2) The map $\alpha$ will indeed respect the degrees. You should think of it as a map between two $E_2$-algebras in unbounded chain-complexes (whose domain happens to be concentrated in non-negative degrees, while its codomain is concentrated in non-positive degrees).
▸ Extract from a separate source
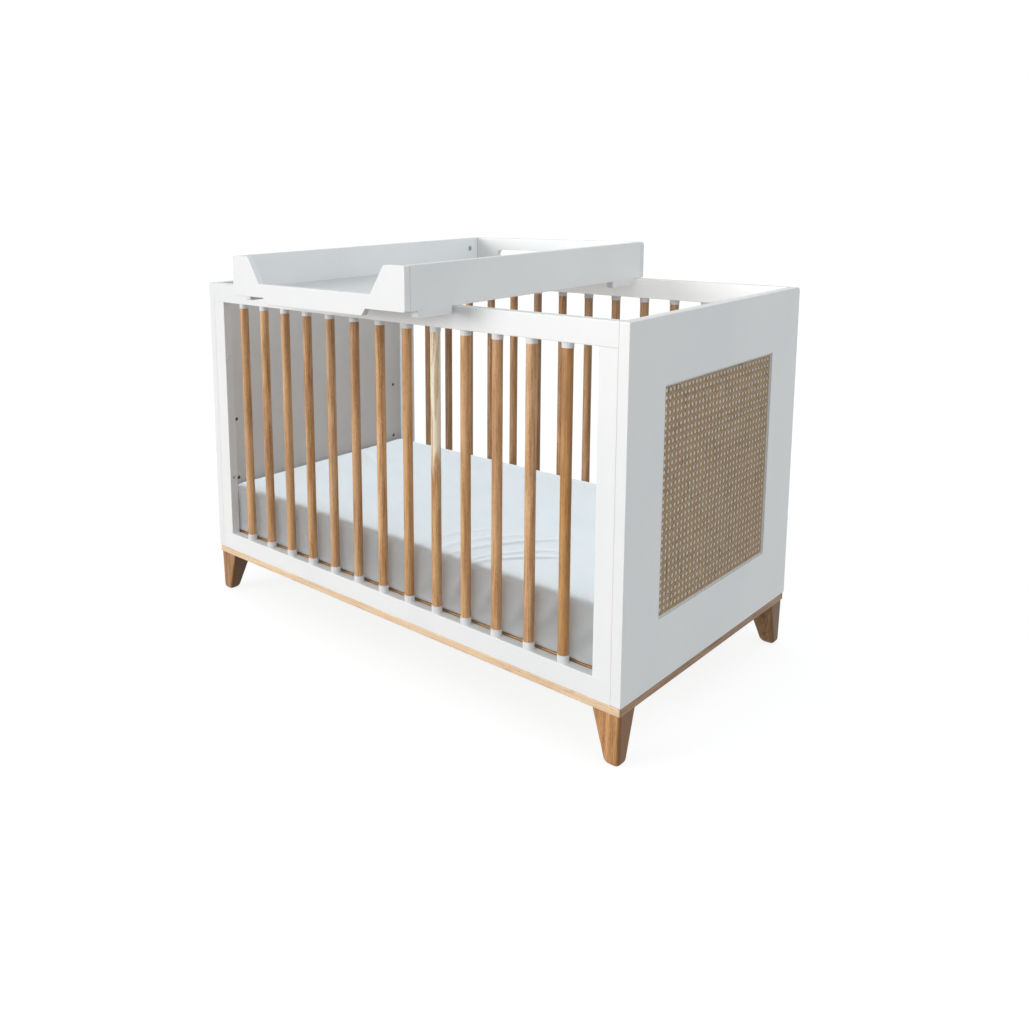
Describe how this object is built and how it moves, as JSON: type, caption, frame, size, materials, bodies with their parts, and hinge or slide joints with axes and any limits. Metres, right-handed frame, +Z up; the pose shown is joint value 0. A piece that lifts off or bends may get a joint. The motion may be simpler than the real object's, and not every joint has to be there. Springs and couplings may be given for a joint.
{
  "type": "baby crib with changing tray",
  "caption": "Slatted-side baby crib with solid end panels, cane insets, height-adjustable mattress base and a changing tray that slides along its top rails.",
  "frame": {"origin": "on the floor, under the middle of the box around the whole object with the tray at rest", "axes": "+X along the crib to the right seen from the front, +Y from the front to the back, +Z up"},
  "size_m": [1.256, 0.903, 0.952],
  "materials": {
    "white_lacquer": "white satin lacquer on board",
    "oak": "oiled oak",
    "foot_wood": "oiled darker wood",
    "cane": "natural cane",
    "steel": "zinc-plated",
    "ferrule_plastic": "white moulded, finely ribbed",
    "sheet": "pale blue-white cotton jersey"
  },
  "bodies": {
    "crib": {"end_panel_left": "white_lacquer", "end_panel_right": "white_lacquer", "front_top_rail": "white_lacquer", "front_bottom_rail": "white_lacquer", "front_left_stile": "white_lacquer", "front_right_stile": "white_lacquer", "back_top_rail": "white_lacquer", "back_bottom_rail": "white_lacquer", "back_left_stile": "white_lacquer", "back_right_stile": "white_lacquer", "cane_left": "cane", "cane_right": "cane", "front_spindle_1": "oak", "front_spindle_2": "oak", "front_spindle_3": "oak", "front_spindle_4": "oak", "front_spindle_5": "oak", "front_spindle_6": "oak", "front_spindle_7": "oak", "front_spindle_8": "oak", "front_spindle_9": "oak", "front_spindle_10": "oak", "front_spindle_11": "oak", "front_spindle_12": "oak", "front_spindle_13": "oak", "back_spindle_1": "oak", "back_spindle_2": "oak", "back_spindle_3": "oak", "back_spindle_4": "oak", "back_spindle_5": "oak", "back_spindle_6": "oak", "back_spindle_7": "oak", "back_spindle_8": "oak", "back_spindle_9": "oak", "back_spindle_10": "oak", "back_spindle_11": "oak", "back_spindle_12": "oak", "back_spindle_13": "oak", "ferrules": "ferrule_plastic", "frame_bolts": "steel", "threaded_inserts": "steel", "base_pins": "steel", "foot_studs": "steel", "plinth_sides": "oak", "plinth_ends": "oak", "foot_front_left": "foot_wood", "foot_front_right": "foot_wood", "foot_back_left": "foot_wood", "foot_back_right": "foot_wood"},
    "base": {"base_side_rails": "oak", "base_end_rails": "oak", "base_slats": "oak", "mattress": "sheet"},
    "tray": {"tray_front": "white_lacquer", "tray_back": "white_lacquer", "tray_left": "white_lacquer", "tray_right": "white_lacquer", "tray_floor": "white_lacquer", "tray_cams": "steel", "tray_dowels": "oak"}
  },
  "joints": [
    {"name": "base_height", "type": "slide", "parent": "crib", "child": "base", "axis": [0, 0, 1], "range_m": [0, 0.334]},
    {"name": "tray_slide", "type": "slide", "parent": "crib", "child": "tray", "axis": [1, 0, 0], "range_m": [-0.28, 0.37]}
  ]
}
1) As a result of (2), the data of the map $\alpha$ is actually equivalent to the data of a map of discrete commutative algebras $A \to B$. To see this, observe that the inclusion $\iota_{\leq 0}: {\rm Ch}_{\leq 0}(\mathbb{k}) \to {\rm Ch}(\mathbb{k})$ of non-positively graded chain-complexes into unbounded chain-complexes has a left adjoint $\tau_{\leq 0}: {\rm Ch}(\mathbb{k}) \to {\rm Ch}(\mathbb{k})_{\leq 0}$, the truncation functor. Both $\iota_{\leq 0}$ and $\tau_{\leq 0}$ are symmetric monoidal functors and descend to an adjunction between $E_2$-algebras in ${\rm Ch}(\mathbb{k})$ and $E_2$-algebras ${\rm Ch}(\mathbb{k})_{\leq 0}$. This means that the data of an $E_2$-algebra map $\alpha: HC_*(A) \to HC^*(B)$ is equivalent to the data of an $E_2$-algebra map $A = \tau_{\leq 0}HC_*(A) \to HC^*(B)$. A similar argument using cotruncation instead of truncation shows that the data of such a map is equivalent to the data of an $E_2$-algebra map $A \to \tau^{\geq 0}HC^*(B) = B$. Since $A$ and $B$ are discrete this is the same as a map of commutative algebras.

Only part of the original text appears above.